I stroll from the Lower East Side to the Hudson River every Sunday evening. Dusk is the best time to do so; the sun casts its last orange, purple and pink rays down the city’s narrow streets, filling each block up with a pool of golden light. Darkness follows, shrouding the city in a blanket of black.

And then: yellow squares begin to dot the night. A warm glow emanates from each, some revealing dancing figures, wine glasses in hand. Music seeps through their window panes; laughter harmonizes with the melodies. I peek into these yellow squares on Sundays, wishing someone would welcome me in, would satiate me.

Finally, someone did. At 7:30 pm on a quiet FiDi corner, hidden among glass towers and vacant storefronts, a yellow square illuminated Beaver Street. Basking in its glow were seven creative souls and I, awaiting Satiated Magazine’s Sova Supper. We were a sea of Vintage Moschino and Gaultier, Badgley Mishka, Det Blev Sent, and more, a sartorial reflection of when fashion, art and words collide. I beamed up at the yellow square one last time, then headed straight into it.

It was a scene out of Peter Greenway’s “The Cook, The Thief, His Wife and Her Lover”; a long dining table stood in the middle of a warmly lit loft. Blood red candles flickered gracefully down its center. A primary-colored poster of French clowns hung above an elegant seating area. An infinite stream of floral “Resort Spritzes” and “Spring/Summer Martinis” kept spirits high all night long.

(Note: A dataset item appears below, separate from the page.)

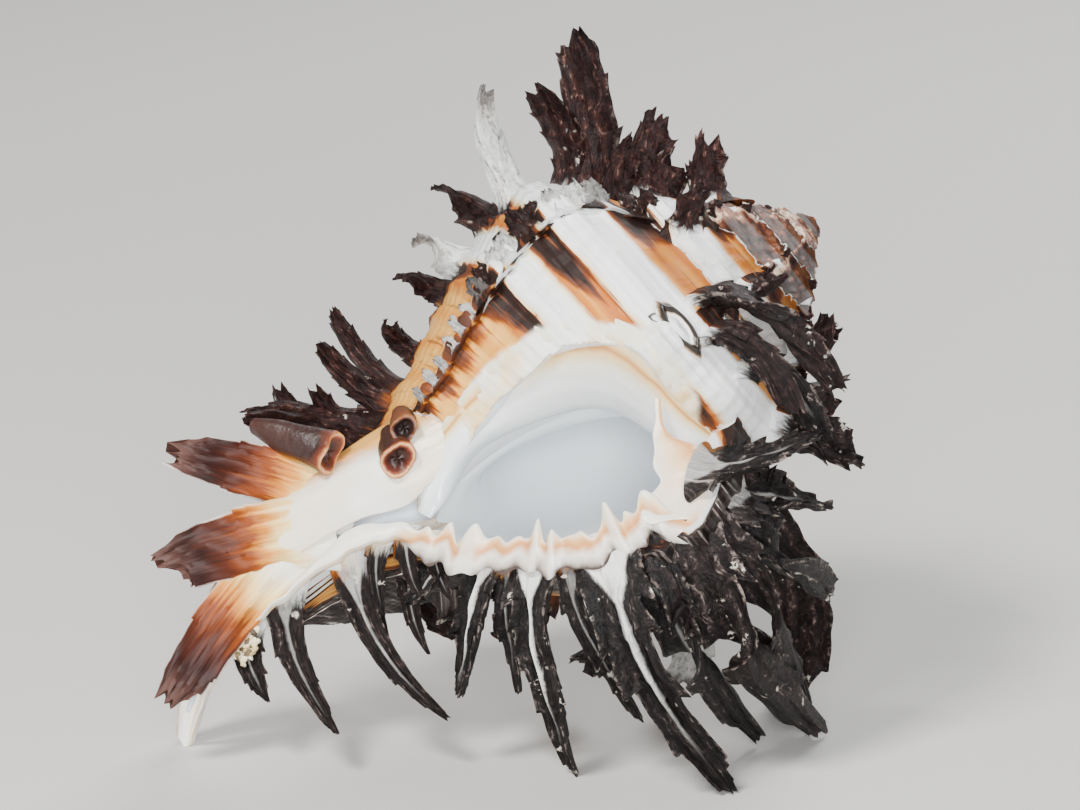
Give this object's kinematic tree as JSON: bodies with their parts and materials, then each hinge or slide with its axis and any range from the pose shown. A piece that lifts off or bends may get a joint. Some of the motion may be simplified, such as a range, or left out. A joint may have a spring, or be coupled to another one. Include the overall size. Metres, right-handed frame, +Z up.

I once threw a dinner party with my roommates in our newly furnished Lower East Side apartment. We decorated our cheap wooden Ikea table with two half-burnt candles and a stained vintage runner. Our overhead fluorescent lights beat down on us the whole night because we didn't have the calm glow of a lamp yet. We made curry in our cramped kitchen, the spices spilling all over our floors, and drank Barefoot wine from plastic cups. I think of that

nineteen-year-old girl in this moment, how blissfully she ate from old freshman dorm plates, how terrified she was of what the future held. I wish I could show her the yellow square I found myself in now. She wouldn’t believe anyone could ever welcome her inside one.

In New York, it’s easy to slip into bouts of isolation. We curl up in our crammed apartments and watch the world unfold on the streets below us, wondering how, in this vast city of transplants and hundreds of niches, people find each other. But here, on the sixth floor of an unassuming building, we break bread. Between bagged green beans and pesto fettuccine, we talk art and culture. McKenzie Wark is a prophetic raver. Luca Guadagnino is an erotic thriller mastermind. Joanna Walsh poetically theorizes style. We all want Vaquera jeans. We exchange numbers and names and jobs and hugs.

I’m catching up with Neptune on the couch and feel my internal alarm clock alerting me that it’s time to go. I say bye to new and old friends, and part ways with the yellow square, smiling and satiated.